At the end of the five years, you are bound to have a few favourites amongst the overabundant courses that you are tested on during your law school stint. Your passion for such a subject can be well-channelled when you decide to delve into further research or disseminate your legal know-how by choosing to teach at one of the prestigious law universities in the country. A few of the law schools offer “Teaching Assistantship” to their students in the final year and if you find yourself taking pleasure in teaching the young minds in the hallowed portals of your law schools, then you should consider pursuing it in the future as your vocation.
Apart from teaching, you can also venture into the field of research and policy, which promises to be a budding career path. The Vidhi Centre for Legal Policy, Centre for Law and Policy Research, Centre for Public Policy Research and the Centre for Internet & Society are a few examples of the legal research institutes in India.

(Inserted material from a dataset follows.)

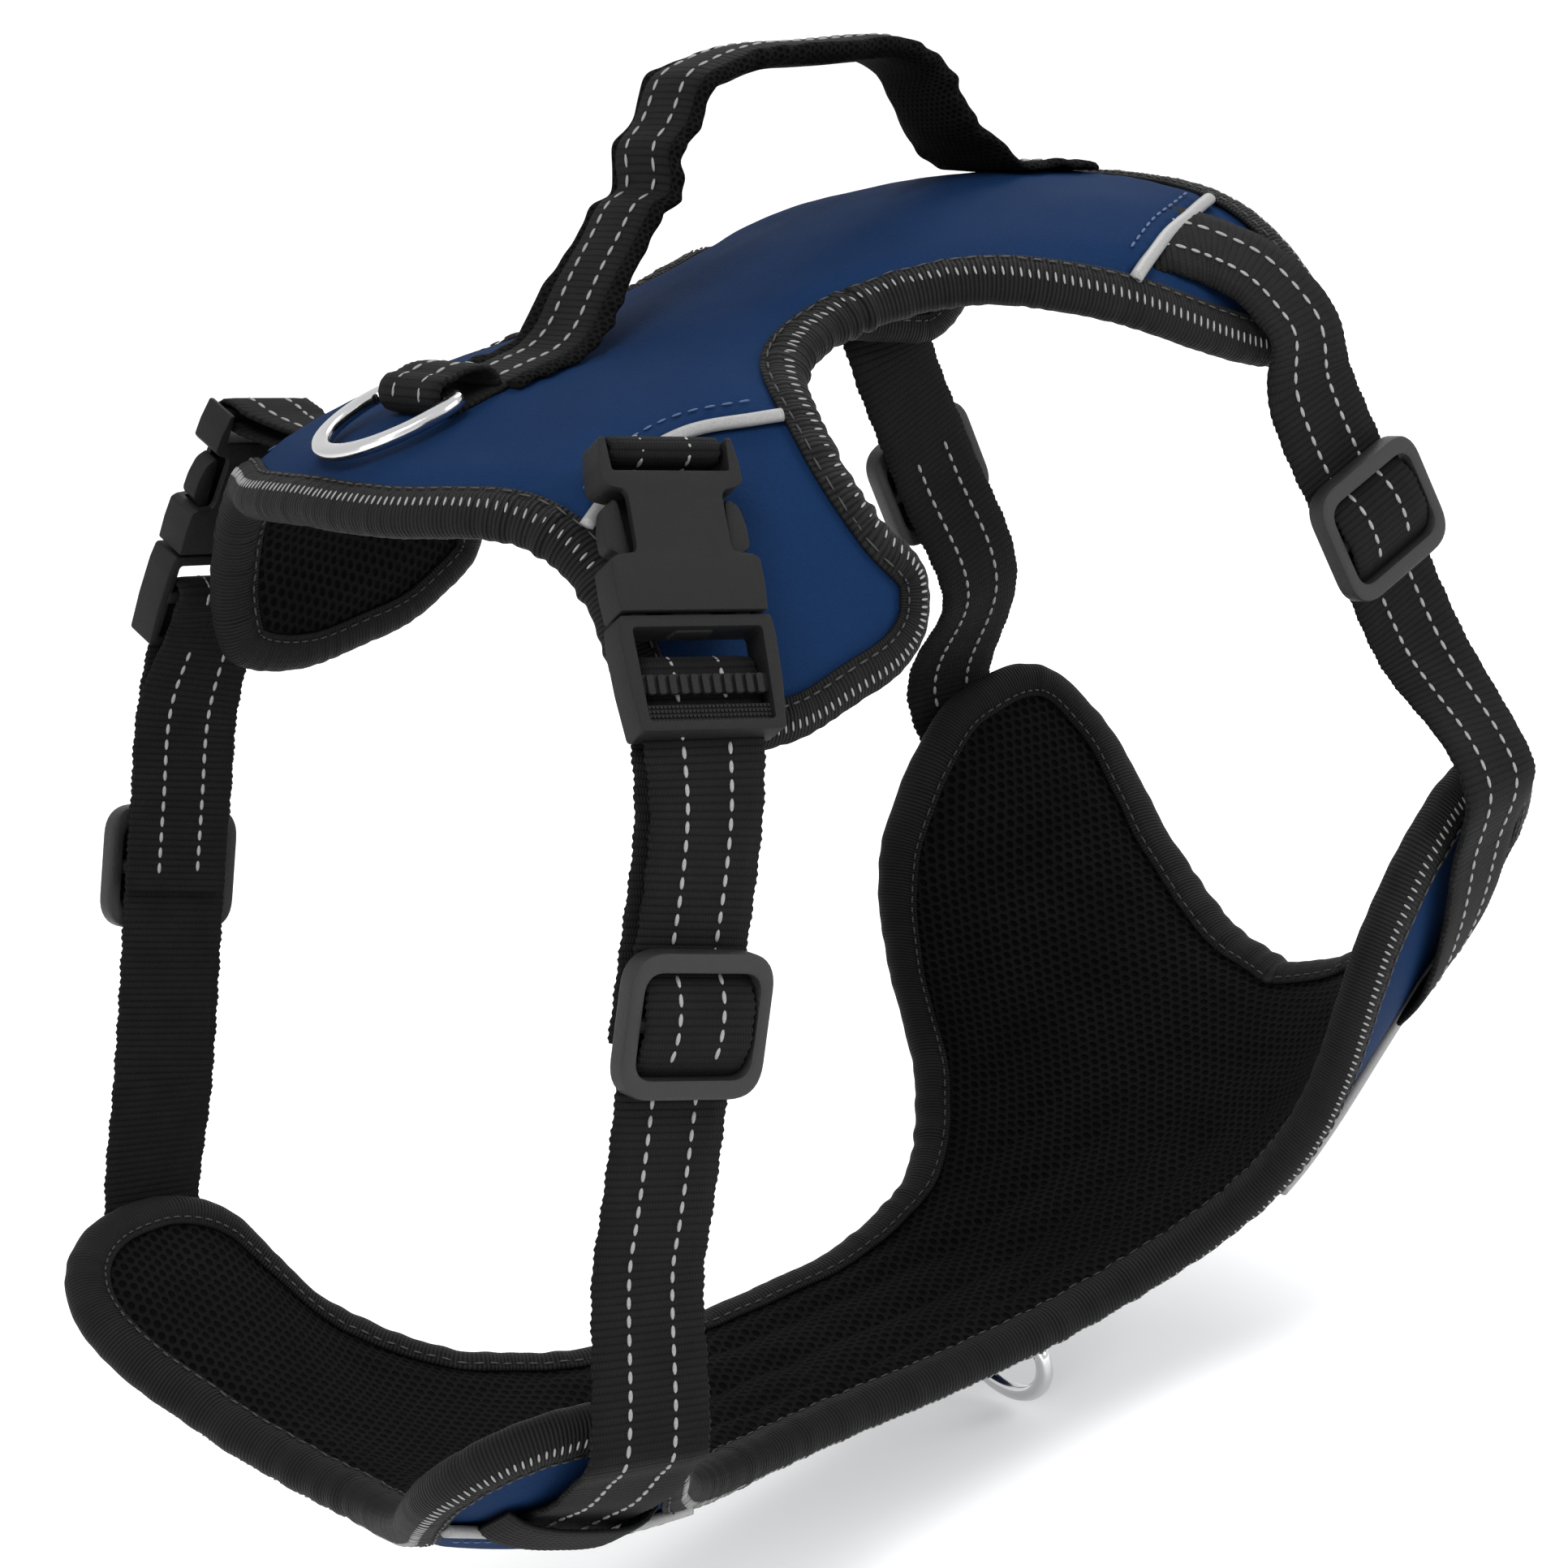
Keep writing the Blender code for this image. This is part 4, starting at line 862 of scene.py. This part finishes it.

You can also intern at these institutes during the course of your law school and gain experience in researching on myriad legal issues.
After graduating from the top law schools of the country, you might consider pursuing a Masters’ degree from abroad. To obtain the same, your performance during law school matters tremendously and the entire admission process is quite challenging. In order to practice abroad, you will have to obtain the degree required by the jurisdiction in which you wish to practice law (such as a Juris Doctor (JD)). There are other graduate-level law degrees such as PhD in Law, Doctor of Juridical Science or Doctor of Laws that focus majorly on academic research.
Your law school years are a crucial time and at times, they will test you beyond your comfort zone. However, the good news is that gaining admission in one of the top law schools of India spoils you for choice. What you make out of the time during your law school journey depends completely on you and your mantra should ideally be – “In it, to win it!”